Thanks, Harold. We reported $221 million in EBITDAX for the fourth quarter of 2010, which represented a 40% increase over the same period of the previous year. For the year as a whole, EBITDAX totaled almost $811 million, an increase of 80% over 2009. At year-end 2010, we had $8 million in cash and $926 million in long-term debt, which gave us a net debt-to-EBITDAX ratio of 1.1, among the lowest in our peer group of E&P companies. We have excellent liquidity, as you can see, to continue supporting our growth momentum. At year-end 2010, along with our cash, we had committed available capacity of $718 million in our revolving credit facility. We currently have a total of $750 million in commitments, with a borrowing base of $1.5 billion. We believe we could increase commitments upward to the full borrowing base should we be inclined.

Finally, we reported a net loss of $45 million or $0.27 per diluted share for the fourth quarter of 2010. The loss primarily reflected a $194.4 million unrealized loss on mark to market derivative instruments.
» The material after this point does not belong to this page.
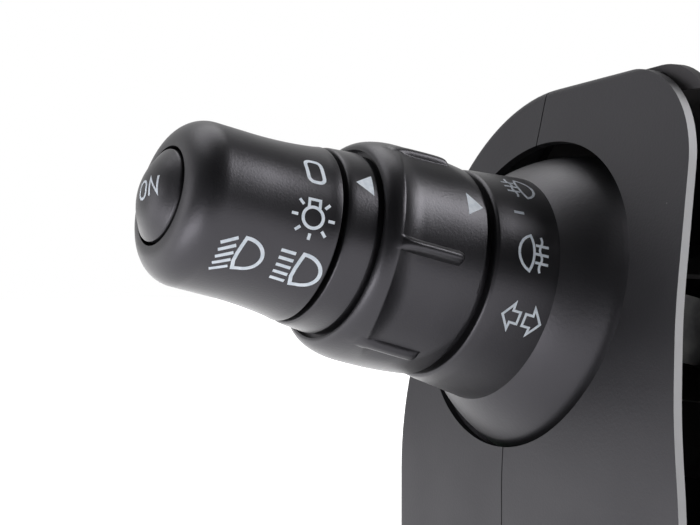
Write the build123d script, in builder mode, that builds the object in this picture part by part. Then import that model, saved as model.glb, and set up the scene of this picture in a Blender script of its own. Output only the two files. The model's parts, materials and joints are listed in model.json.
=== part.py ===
from build123d import *
from math import cos, pi, radians, sin, sqrt
import os

# Combination stalk switch: the left-hand stalk of a steering column, with its half of the housing.
# Millimetres. +Z is up, -Y points at the driver, -X is the way the stalk points.
# The origin is on the steering column's axis, which lies along Y, level with the stalk's axis.

# ---- driving dimensions: the stalk -------------------------------------------------
TILT = 13.5               # the stalk rises this many degrees towards its tip
PIVOT = 49.5              # gimbal centre, measured along the stalk from the column axis
NOSE = 132.7              # plane of the button's hole in the end knob

KNOB_RADIUS = 15.0        # end knob at its wide end
KNOB_WAIST = 13.85
KNOB_LENGTH = 24.6
NOSE_ARC = 5.6            # roll of the knob's nose
BUTTON_BORE = 8.35
BUTTON_RADIUS = 7.75

COLLAR_RADIUS = 15.76     # index collar between the knob and the ring
COLLAR_LENGTH = 5.1
KNOB_GAP = 0.9

DRUM_RADIUS = 14.93       # the core's drum, on which the fog ring turns
DRUM_BORE = 12.9
TUBE_RADIUS = 6.5         # the core's inner tube
TUBE_BORE = 4.5
RUNNING_FIT = 0.07        # radial clearance of every turning fit

RING_LENGTH = 19.4
PANEL_MIDDLES = (2.5, 182.5)     # middle rib of each sunken grip panel, degrees from the driver's side
RIB_TURNS = (-60.0, 0.0, 65.0)   # the ribs of one panel, counted from its middle rib
RIB_WIDTH = 2.6
RIB_CREST = 1.3

BASE_RADIUS = 20.2        # base collar where it meets the dome
BASE_TIP_RADIUS = 18.7
BASE_SPIGOT_RADIUS = 16.6    # the neck between base collar and ring
BASE_LENGTH = 11.8
BASE_WALL = 2.0
DOME_CENTRE = 48.0
DOME_RADIUS = 28.64
DOME_WALL = 1.8

# ---- driving dimensions: the housing -------------------------------------------------
WALL = 1.6
HOLE_WIDE, HOLE_HIGH = 29.2, 28.1    # half axes of the opening for the dome
HOLE_OFFSET = (0.2, 0.85)            # its middle stands off the stalk axis, driverward and upward
CHEEK = 61.0              # cheek's outer face on the stalk axis, measured from the column axis
CHEEK_BEND_Z = 0.0        # height where the leaning cheek starts to turn upright
CHEEK_BEND_RADIUS = 84.0
# the front edge (Y, Z): upright below the first point, bowed up to the last, straight above it
FRONT_LINE = [(-50.3, -21.0), (-49.5, -13.3), (-47.8, -5.7), (-45.8, 1.9), (-43.8, 9.7), (-41.8, 20.8)]
FRONT_SLANT = 0.151       # the straight stretch leans back this much per millimetre of height
BACK_Y = 34.0
CROWN_Y = -24.2           # the crown line passes here ...
CROWN_Z = 54.45           # ... at this height
CROWN_SLOPE = 4.4
BOTTOM_Z = -50.0
NOSE_CORNER = 21.0
BACK_CORNER = 33.5
FOOT_CORNER = 5.0
SEAM_TOP_Y = 5.0          # parting line above the stalk
SEAM_LOW_Y = -1.9         # parting line below the stalk
COVER_X = -36.0           # the side cover ends here
BODY_RIGHT_X = 36.0

# ---- driving dimensions: the column clamp ---------------------------------------------
COLUMN_RADIUS = 21.0
SLEEVE_RADIUS = 24.0
SLEEVE_BACK_Y = 40.0

# ---- frame of the stalk ----------------------------------------------------------------
LEAN = radians(TILT)
OUTWARD = Vector(-cos(LEAN), 0, sin(LEAN))
UPWARD = Vector(sin(LEAN), 0, cos(LEAN))
DRIVERWARD = Vector(0, -1, 0)
STALK_AXIS = Axis((0, 0, 0), OUTWARD)

# stations along the stalk, measured outward from the column axis
KNOB_END = NOSE - KNOB_LENGTH
COLLAR_OUT = KNOB_END - KNOB_GAP
COLLAR_IN = COLLAR_OUT - COLLAR_LENGTH
RING_OUT = COLLAR_IN - 0.8
RING_IN = RING_OUT - RING_LENGTH
BASE_IN = DOME_CENTRE + sqrt(DOME_RADIUS ** 2 - BASE_RADIUS ** 2)
BASE_OUT = BASE_IN + BASE_LENGTH
DRUM_OUT = COLLAR_IN + 1.5


def radial_plane(angle):
    """Half-plane through the stalk axis: x is the radius, y runs outward along the stalk.

    The angle is counted from the driver's side (0) towards the top (90)."""
    turn = radians(angle)
    radius_way = DRIVERWARD * cos(turn) + UPWARD * sin(turn)
    return Plane(origin=(0, 0, 0), x_dir=radius_way, z_dir=radius_way.cross(OUTWARD))


def cross_plane(station):
    """Plane across the stalk: x points at the driver, y points up."""
    return Plane(origin=OUTWARD * station, x_dir=DRIVERWARD, z_dir=OUTWARD)


SECTION = radial_plane(0)


def turned(outline):
    """Solid of revolution about the stalk axis from a closed outline of (radius, station) points."""
    with BuildPart() as solid:
        with BuildSketch(SECTION):
            with BuildLine():
                Polyline(*outline, close=True)
            make_face()
        revolve(axis=STALK_AXIS)
    return solid


def tube(inner, outer, low, high):
    """Closed outline of a plain tube for turned()."""
    return [(inner, low), (outer, low), (outer, high), (inner, high)]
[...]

The property impairment charges, a small loss on the sale of an asset in this unrealized loss on derivatives, reduced net income by $0.78 per share as we noted in our press release last evening.

We've been discussing the evolving nature of our hedging activity over the past year. We have layered in prices hedges, primarily on oil to underpin our long-term growth strategy and to provide a solid cash flow stream that will enable us to grow at an accelerated rate with what we believe will be very favorable returns.

As previously communicated, Continental has a long-term growth plan to develop our key positions in the Bakken, Woodford and Niobrara Shale Plays. Underpinning our growth plans are strong, attractively-priced hedges that support significant cash flows for use in our capital program. Let me review those.

For natural gas, we have 26 MMBTu hedged in 2011 and 3.7 MMBTu in 2012 under financial price swaps, which have average prices of $5.46 for 2011 and $5.07 for 2012. Moving over to crude oil, which obviously represents our majority product, we entered into price protection consisting of swaps and costless collars as crude oil prices have trended positively over the last year. For 2011, we had 12 million barrels under contract at an average price of $90.56. This and the following average prices represent the blended prices of our swaps and the call values of our collars.